Le discours de Gbagbo se fera attendre. Les ministres de la Défense, de l’Intérieur et leur collègue déléguée à la Communication, Martine Studer Coffi, se rendent à la RTI. Un groupe de « Patriotes » accompagnés de Philippe Mangou, le chef d’état-major des Forces armées nationales de Côte d’Ivoire (Fanci), les y trouvent pendant qu’ils enregistrent leur intervention. Ils sont quasiment pris en otages et ne seront libérés que sur injonction ferme du chef de l’État. L’évidence s’impose : il faut stopper le mouvement. Une cellule de crise est mise en place autour du Premier ministre. Entre autres membres, y siègent Aphing Kouassi, Dja Blé et Studer Coffi.
Le 17 janvier, Konan Banny reçoit chez lui une délégation de « Patriotes », dont Richard Dakoury, Jean-Yves Dibopieu, Serges Koffi. Doléances de ses interlocuteurs : établissement d’un calendrier définitif du désarmement des Forces nouvelles (FN, ex-rebelles), qui occupent le nord du pays ; maintien en place de l’Assemblée nationale ; dissolution du Groupe de travail international (GTI) ; départ du pays des troupes de l’Onuci et des soldats français de Licorne ; organisation des élections dans un délai de trois mois. Konan Banny s’énerve : « Je travaille sur le DDR [Programme de désarmement, démobilisation, réinsertion], mais je ne vous donnerai aucune date. J’ai pris sur moi de tout abandonner pour venir contribuer à sauver notre pays. Vous me devez du respect. Je ne suis là que depuis un mois et demi. Je demande de la patience et de la tolérance. »
Dialogue de sourds pendant presque deux longues heures. Les « Femmes Patriotes », qui se présentent à leur tour devant le Premier ministre, avec à leur tête Me Amza Attéa et Geneviève Bro Grébé et les mêmes doléances, ne sont pas plus entendues. Rideau. Et Konan Banny de confier : « Ma conception de la République ne me permet pas d’aller dans la rue pour parler avec les jeunes. » Reste que la situation est suffisamment tendue pour le retenir tout le temps accroché au téléphone. Avec Kofi Annan, Pierre Schori, son représentant spécial en Côte d’Ivoire, les présidents Olusegun Obasanjo, Thabo Mbeki ou Mamadou Tandja. Il s’entretient aussi avec l’Élysée et le Quai d’Orsay, où, des deux côtés, on précise : « Nous sommes en contact constant avec tous les responsables ivoiriens.

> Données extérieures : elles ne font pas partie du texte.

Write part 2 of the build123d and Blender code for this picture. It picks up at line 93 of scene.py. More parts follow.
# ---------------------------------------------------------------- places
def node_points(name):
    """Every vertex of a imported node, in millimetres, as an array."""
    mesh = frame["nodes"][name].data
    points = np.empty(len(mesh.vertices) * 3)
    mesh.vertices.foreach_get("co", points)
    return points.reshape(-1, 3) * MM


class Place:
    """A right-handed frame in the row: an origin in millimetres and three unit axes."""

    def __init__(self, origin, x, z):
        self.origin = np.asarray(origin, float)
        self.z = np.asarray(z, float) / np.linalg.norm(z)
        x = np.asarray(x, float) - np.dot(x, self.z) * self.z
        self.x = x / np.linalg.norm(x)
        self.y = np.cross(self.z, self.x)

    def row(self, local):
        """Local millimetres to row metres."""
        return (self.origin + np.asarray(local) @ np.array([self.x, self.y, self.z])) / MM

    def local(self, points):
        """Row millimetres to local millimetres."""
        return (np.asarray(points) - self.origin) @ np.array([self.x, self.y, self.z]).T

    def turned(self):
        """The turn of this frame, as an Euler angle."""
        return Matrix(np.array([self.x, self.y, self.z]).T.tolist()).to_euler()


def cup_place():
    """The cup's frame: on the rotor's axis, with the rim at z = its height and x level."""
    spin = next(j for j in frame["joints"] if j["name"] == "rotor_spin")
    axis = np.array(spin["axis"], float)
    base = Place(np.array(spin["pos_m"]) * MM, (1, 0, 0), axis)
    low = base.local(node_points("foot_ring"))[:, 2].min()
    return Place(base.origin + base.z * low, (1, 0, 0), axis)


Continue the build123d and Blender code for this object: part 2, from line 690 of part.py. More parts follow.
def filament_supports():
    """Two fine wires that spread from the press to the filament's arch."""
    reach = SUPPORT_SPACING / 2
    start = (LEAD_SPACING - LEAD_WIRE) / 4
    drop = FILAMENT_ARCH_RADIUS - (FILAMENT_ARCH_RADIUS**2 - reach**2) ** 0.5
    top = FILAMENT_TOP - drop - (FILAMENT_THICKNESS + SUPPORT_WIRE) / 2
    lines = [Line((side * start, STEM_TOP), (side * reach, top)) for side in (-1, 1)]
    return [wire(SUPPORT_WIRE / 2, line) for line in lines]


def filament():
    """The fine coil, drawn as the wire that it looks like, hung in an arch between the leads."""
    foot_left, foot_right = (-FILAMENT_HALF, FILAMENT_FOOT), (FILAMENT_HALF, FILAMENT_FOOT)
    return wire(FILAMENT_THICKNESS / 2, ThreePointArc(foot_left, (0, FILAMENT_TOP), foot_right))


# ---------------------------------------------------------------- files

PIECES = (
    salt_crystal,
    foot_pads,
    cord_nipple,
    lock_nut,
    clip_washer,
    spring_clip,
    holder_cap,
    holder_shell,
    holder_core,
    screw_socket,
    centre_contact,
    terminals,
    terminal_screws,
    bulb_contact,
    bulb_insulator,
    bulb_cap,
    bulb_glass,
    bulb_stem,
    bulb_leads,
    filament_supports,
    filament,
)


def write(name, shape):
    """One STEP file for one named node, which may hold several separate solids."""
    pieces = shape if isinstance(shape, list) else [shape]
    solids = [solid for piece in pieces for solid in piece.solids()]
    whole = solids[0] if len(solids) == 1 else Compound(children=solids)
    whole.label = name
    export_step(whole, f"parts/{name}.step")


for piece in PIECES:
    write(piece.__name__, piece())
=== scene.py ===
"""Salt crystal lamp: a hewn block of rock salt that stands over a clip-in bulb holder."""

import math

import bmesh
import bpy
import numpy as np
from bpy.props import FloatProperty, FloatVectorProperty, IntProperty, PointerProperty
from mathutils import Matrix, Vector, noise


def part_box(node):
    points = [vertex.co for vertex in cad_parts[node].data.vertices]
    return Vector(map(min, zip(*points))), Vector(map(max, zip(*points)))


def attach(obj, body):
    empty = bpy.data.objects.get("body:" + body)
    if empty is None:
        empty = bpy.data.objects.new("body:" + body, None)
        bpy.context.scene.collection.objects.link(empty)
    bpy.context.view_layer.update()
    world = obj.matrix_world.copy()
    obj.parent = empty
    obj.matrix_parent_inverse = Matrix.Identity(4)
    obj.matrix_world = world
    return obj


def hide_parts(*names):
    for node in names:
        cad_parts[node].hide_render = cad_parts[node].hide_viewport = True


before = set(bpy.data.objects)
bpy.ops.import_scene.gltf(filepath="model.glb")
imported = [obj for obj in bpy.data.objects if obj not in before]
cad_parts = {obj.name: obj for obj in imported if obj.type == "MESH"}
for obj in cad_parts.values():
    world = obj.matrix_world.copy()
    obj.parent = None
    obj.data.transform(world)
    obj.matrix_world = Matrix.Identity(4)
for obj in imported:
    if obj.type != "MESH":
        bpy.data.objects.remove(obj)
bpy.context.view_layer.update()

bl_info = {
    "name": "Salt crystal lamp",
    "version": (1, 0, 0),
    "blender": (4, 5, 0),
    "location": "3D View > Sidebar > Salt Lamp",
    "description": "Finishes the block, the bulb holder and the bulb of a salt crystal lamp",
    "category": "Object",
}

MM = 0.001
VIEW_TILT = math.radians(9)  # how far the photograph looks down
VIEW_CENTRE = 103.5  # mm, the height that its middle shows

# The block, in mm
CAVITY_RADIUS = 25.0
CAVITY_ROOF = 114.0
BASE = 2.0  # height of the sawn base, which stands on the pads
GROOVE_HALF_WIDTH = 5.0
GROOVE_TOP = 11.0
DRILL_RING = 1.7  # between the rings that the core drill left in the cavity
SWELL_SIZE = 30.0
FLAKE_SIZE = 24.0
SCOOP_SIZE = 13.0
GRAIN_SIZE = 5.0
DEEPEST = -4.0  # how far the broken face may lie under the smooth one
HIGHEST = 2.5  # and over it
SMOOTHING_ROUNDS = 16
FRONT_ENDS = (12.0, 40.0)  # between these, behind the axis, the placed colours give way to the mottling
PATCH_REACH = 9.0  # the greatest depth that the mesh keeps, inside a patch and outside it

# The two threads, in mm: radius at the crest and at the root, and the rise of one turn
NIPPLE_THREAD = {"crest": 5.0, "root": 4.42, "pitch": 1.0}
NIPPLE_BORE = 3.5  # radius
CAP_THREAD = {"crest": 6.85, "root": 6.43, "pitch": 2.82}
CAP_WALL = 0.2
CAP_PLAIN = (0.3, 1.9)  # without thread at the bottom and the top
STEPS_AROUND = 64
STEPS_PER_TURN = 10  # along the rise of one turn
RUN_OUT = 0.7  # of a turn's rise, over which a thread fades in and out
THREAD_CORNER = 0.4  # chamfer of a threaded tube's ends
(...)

En particulier avec le Premier ministre, qui est très exposé. » Konan Banny n’oublie pas, non plus, de maintenir le dialogue avec les acteurs politiques. Il rencontre notamment Pascal Affi Nguessan, le chef de file du Front populaire ivoirien (FPI, parti du président) et parle au téléphone le 19 janvier avec Alassane Ouattara.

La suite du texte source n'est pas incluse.